Auchincloss's subject is not just the decline and fall of the American WASP elite. It is also the moral failings that sped that fall, and the culture in which its moral failings were embedded. In an afterword to "The Rector of Justin" (1964), Auchincloss wrote: "I had become convinced that the central problem in all New England Protestant church schools . . . was the conflict between the piety and idealism of their inspirers and the crass materialism of the families from which they drew not only their students but their endowments." WASP culture, that is, collapsed for having accentuated the Anglo-Saxon and eliminated the Protestant. But this is not merely a preppy problem. It is the preppy form of an American problem. Observers from Tocqueville to Schumpeter have seen it as the key American problem: the risk that a society will wind up demoralized and undermined by the very dynamism to which it owes its success.

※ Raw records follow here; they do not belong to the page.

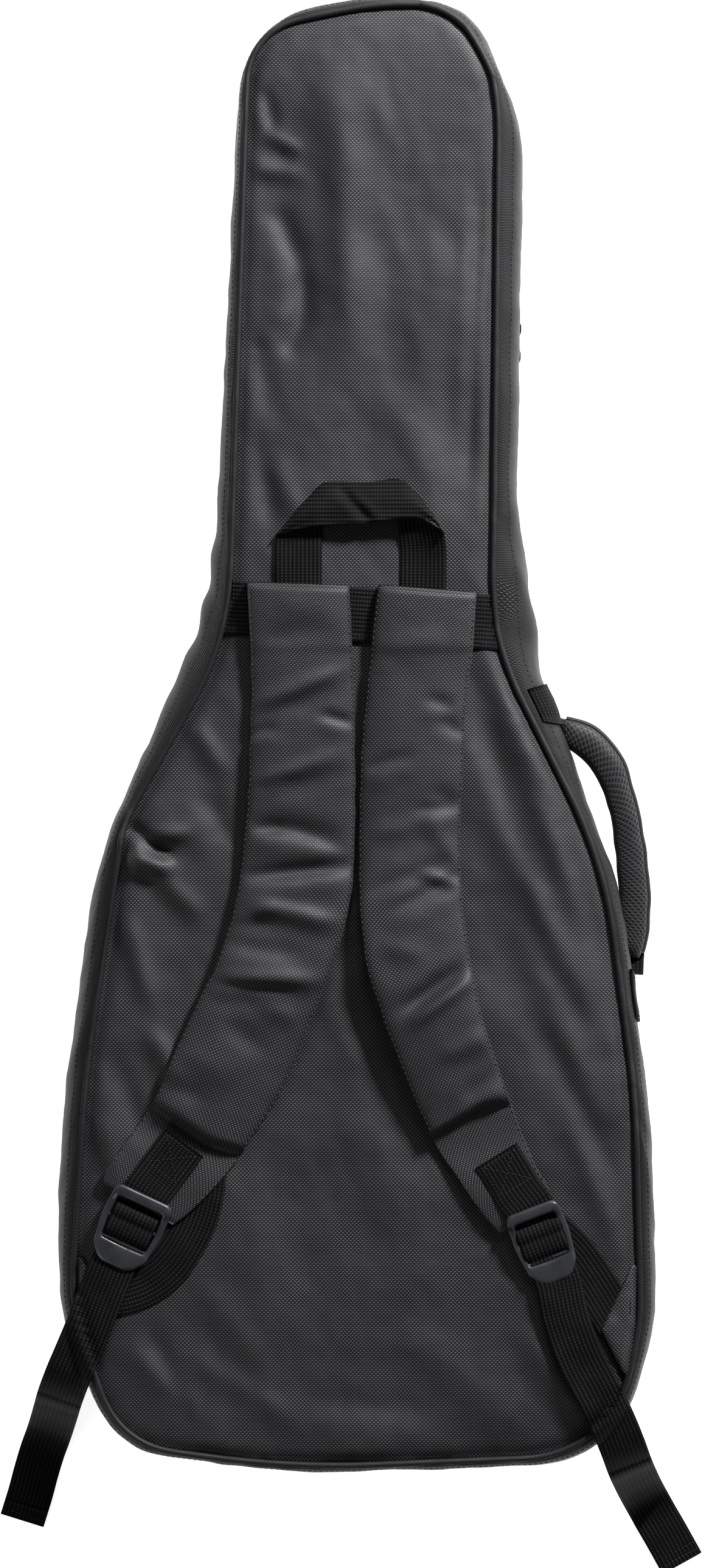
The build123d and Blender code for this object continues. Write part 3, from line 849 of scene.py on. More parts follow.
def front_height(x, y):
    """Height of the front panel's cloth, which bulges down from its piping."""
    edge = distance_to_loop(x, y, seam_plan)
    bulge = crown_height(edge, 3.6, 2.2)
    soft = 0.9 * lattice_noise(x, y, 60, 41) + 0.4 * lattice_noise(x, y, 22, 42)
    pucker = 0.4 * lattice_noise(x + y, y - x, 9, 43) * np.exp(-edge / 9)
    return FRONT_Z + 1.2 - bulge - soft * smoothstep(edge / 14) - pucker


def seam_heights(height):
    """Height of a panel's cloth along its edge, evened out."""
    return smooth_closed(height(PANEL_PLAN[:, 0], PANEL_PLAN[:, 1]), 6)


def stitch_row(up):
    """Which row of a gusset grid carries the stitching beside the seam."""
    return 5 if up > 0 else 4


def shell(side, up):
    """One shell: panel, gusset, piping and its stitching."""
    body = side + "_shell"
    height = panel_height if up > 0 else front_height
    inner = (BACK_Z if up > 0 else FRONT_Z) - PADDING * up
    panel = plan_piece(side + "_panel_cloth", PANEL_PLAN, 3.6 if up > 0 else 6.0, height, CLOTH, body,
                       under=lambda x, y: np.full(len(x), inner), flip=(up < 0),
                       stands_for=(side + "_panel", side + "_padding"), slot="pack_cloth")
    wall, points = gusset(side + "_gusset_cloth_painted_shade", up, body,
                          stands_for=(side + "_gusset", side + "_side_padding"), slot="pack_cloth")
    round_cord(side + "_piping_cord", seam_plan, seam_heights(height) + 1.2 * up, CORD_RADIUS, PIPING, body,
               stands_for=(side + "_piping",), slot="piping")
    ups = facing(seam_plan, float(up))
    stitches(side + "_piping_stitches", points[:, stitch_row(up)] + (0, 0, 0.15 * up), ups, body,
             closed=True, slot="piping")
    return points


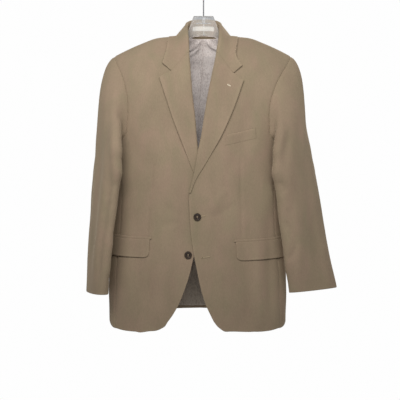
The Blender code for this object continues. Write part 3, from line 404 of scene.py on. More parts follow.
def through(rows, at):
    """Smooth curve through a table whose first column is the parameter.

    Cubic Hermite pieces, with central-difference slopes.
    """
    rows = np.asarray(rows, float)
    knots = rows[:, 0]
    values = rows[:, 1:]
    slopes = np.gradient(values, knots, axis=0)
    at = np.clip(np.asarray(at, float), knots[0], knots[-1])
    k = np.clip(np.searchsorted(knots, at, side="right") - 1, 0, len(knots) - 2)
    span = (knots[k + 1] - knots[k])[..., None]
    s = (at - knots[k])[..., None] / span
    return hermite(s, values[k], span * slopes[k], values[k + 1], span * slopes[k + 1])


def path(points, at):
    """Points at parts of the way, 0 to 1, along a smooth curve through the given points."""
    points = np.asarray(points, float)
    steps = np.linalg.norm(np.diff(points, axis=0), axis=1)
    way = np.concatenate(([0.0], np.cumsum(steps))) / steps.sum()
    return through(np.column_stack((way, points)), at)


def ease(low, high, at):
    """0 up to low and 1 from high on, with an S-curve between."""
    t = np.clip((np.asarray(at, float) - low) / (high - low), 0.0, 1.0)
    return t * t * (3.0 - 2.0 * t)


def unit(vectors):
    """The vectors at length 1."""
    return vectors / np.linalg.norm(vectors, axis=-1, keepdims=True)


def power(base, exponent):
    """base ** exponent, with base held above 0."""
    return np.maximum(base, 1e-12) ** exponent


def ridge(x):
    """Height of the shoulder ridge at breadth x."""
    return through(RIDGE_ROWS, np.abs(x))[..., 0]


def lean(z):
    """x of the coat's centre line at height z."""
    return through(BODY_ROWS, z)[..., 3]


def hem(q):
    """Height of the hem, q of the way round."""
    return through(HEM_ROWS, np.abs(q))[..., 0]


def level(x, z, back=False):
    """Level of the chart at breadth x and height z: pi/2 on the ridge, pi less on the back."""
    rise = (z - ridge(x)) / CLOSE + 1.0
    front = np.where(rise > 0, np.arcsin(np.clip(rise, 0.0, 1.0)), rise)
    return math.pi - front if back else front


def smooth_over(x, at_level):
    """Point of the coat's outer surface at breadth x and a level, from front over to back."""
    is_front = at_level <= math.pi / 2
    t = np.where(is_front, at_level, math.pi - at_level)
    z = ridge(x) - CLOSE + CLOSE * np.where(t > 0, np.sin(np.maximum(t, 0.0)), t)
    width, front, back, shift = np.moveaxis(through(BODY_ROWS, z), -1, 0)
    flat = power(1.0 - np.abs(x / width) ** ROUND, 1.0 / ROUND)
    closed = np.where(t > 0, np.cos(np.maximum(t, 0.0)), 1.0)
    y = np.where(is_front, -front, back) * flat * closed
    return np.stack((x + shift, y, z), axis=-1)


def smooth_around(q, z):
    """Point of the coat's outer surface, q from 0 at centre front, by 0.5 at the side, to 1."""
    width, front, back, shift = np.moveaxis(through(BODY_ROWS, z), -1, 0)
    turn = np.pi * np.abs(q)
    x = width * np.sign(q) * power(np.sin(turn), 2.0 / ROUND)
    forward = np.cos(turn)
    y = np.where(forward > 0, -front, back) * power(np.abs(forward), 2.0 / ROUND)
    return np.stack((x + shift, y, z + 0.0 * q), axis=-1)


def normal(chart, a, b):
    """Outward unit normals of a chart, by central differences."""
    step = 1e-4
    along_a = chart(a + step, b) - chart(a - step, b)
    along_b = chart(a, b + step) - chart(a, b - step)
    return unit(np.cross(along_a, along_b))


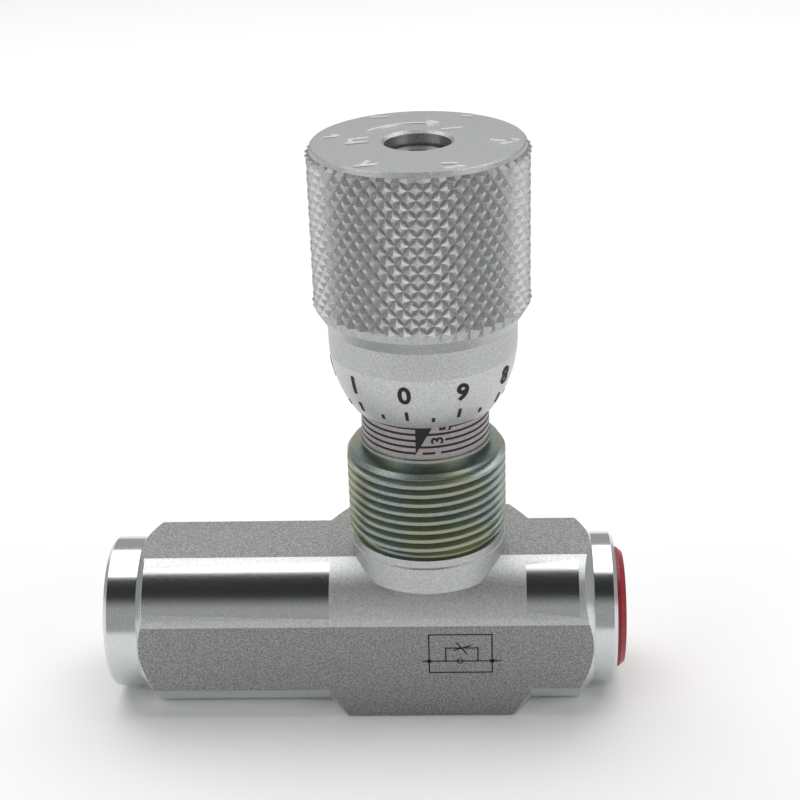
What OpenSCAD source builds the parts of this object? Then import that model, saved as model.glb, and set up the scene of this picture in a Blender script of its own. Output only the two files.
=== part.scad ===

Each of the ten stories in "Manhattan Monologues" is in the first person. Each reflects its narrator's obsession with an incident or situation that takes on a metaphysical significance, as if the "Spoon River Anthology" were set on Manhattan's Upper East Side. Dropping Emerson's name as if he'd just left the cocktail party, alluding to the Ring Cycle as familiarly as to a sitcom, the characters here can sound anachronistic--but they are not. Auchincloss reveres the past, but he does not barricade it against modern consciousness and concerns (as many self-proclaimed modernists do, by setting their fiction in either the academy or the Third World).